What’s with that explanation. Although it’s better than no input of course. What was meant was Just be simple about it…
When a drive is removed from a system and put into another it does not carry the NVRAM with it and thereby the bootloader from the motherboard it was removed from.
That’s what is causing the hassle on another system, it can be bypassed in several ways, for example using another bootloader that’s programmed to recognize more than simply what’s stored in NVRAM.
Almost any bootloader, would recognize the drives just fine. Like literally. Open browser, type download bootloader from sourceforge or whatever, use a bootable usb stick to boot from the new bootloader and if drives are bootable as op says, then the drives will magically appear and it’ll work just fine.
I could be overthinking the OPs problem but it sounds like he’s missing the boot options in UEFI setup or from the boot select menu (F12). If that’s the case then the UEFI boot process never makes it far enough to read the bootloaders from the EFI partition on “guest OS” drive. And the existing UEFI boot entry is probably tied to the original disk GUID. I could be wrong though.
And now that I’ve had to re-think the problem again, you’re probably right that I’m over complicating the solution. Got too caught up in trying to explain what was happening rather than providing a simple(r) solution. Just adding a generic boot entry that points to \EFI\BOOT\BOOTX64.EFI without specifying a disk would probably work with just about any drive you connect. Something like this sudo efibootmgr -c -L "Default Boot" -l "\EFI\BOOT\BOOTX64.EFI"
should work… but I haven’t tested it.
It added the entry on my PC as: PciRoot(0x0)/Pci(0x1,0x2)/Pci(0x0,0x0)/Pci(0xa,0x0)/Pci(0x0,0x0)/Sata(0,65535,0)/File(\EFI\BOOT\BOOTX64.EFI). Which I think means it will look for the path on any NVMe or SATA drive(?)
Interesting. I’ve never used a bootable USB drive for that purpose of bootloading an attached OS drive before. Definitely a less technical and easier solution than modifying boot entries, but not a long term fix if you’re wanting to transplant a drive. I’ll see what projects are out there that I can use later. Thanks for the tip.
Nothing wrong with overthinking it or providing solutions that are explained that well. Was just trying to simplify the steps to make it work for op.
Nope, don’t think you’re wrong about the GUID table being tied to the UEFI, probably works along those lines. Although should still be possible to boot from it using another bootloader.
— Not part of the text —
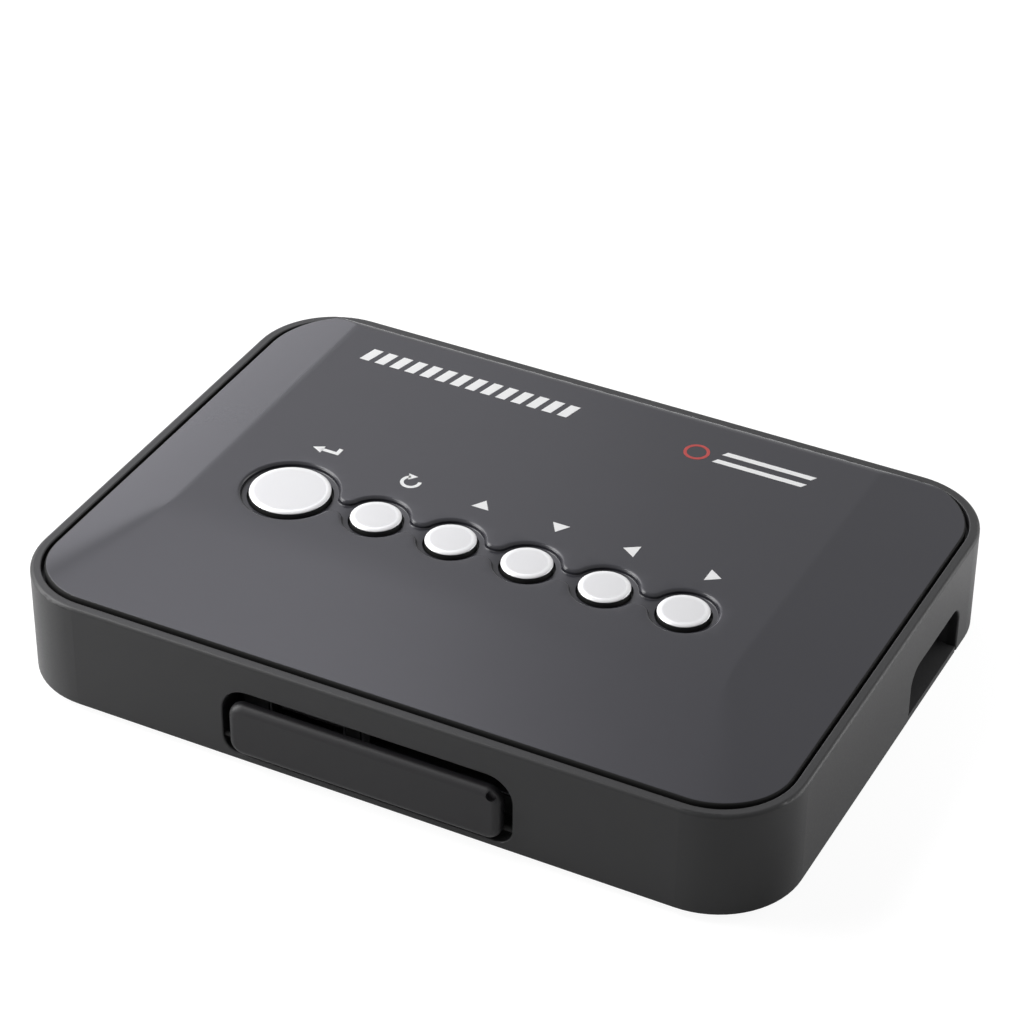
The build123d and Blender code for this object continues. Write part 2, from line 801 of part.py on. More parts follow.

The cool thing about using another bootloader than the defaults of whatever system is not just the attached usb, because you can copy it’s contents over to your system. EFI folder for example, to the internal drive. That way you won’t even need a usb for booting.
That’s how Hackintosh’s work, (example) otherwise you have to have a usb plugged in to make it boot as it has all the NVRAM virtualization going on in the usb drive.
VDM used to be enabled in early BIOS versions of the motherboard which caused motherboard having trouble detecting ssds. It was fixed post F4 BIOS. In the latest BIOS (version F6) its disabled by default. I double checked it.
A bootloader, one of the more known and better ones. Also works for EFI partitions. If op is sure drives are recognized by bios, although without providing boot entry then perhaps rEFInd could help. Otherwise resetting bios options to defaults could be an option.
Why run so many systems without a proper bootloader anyway? That could provide so much more than just booting.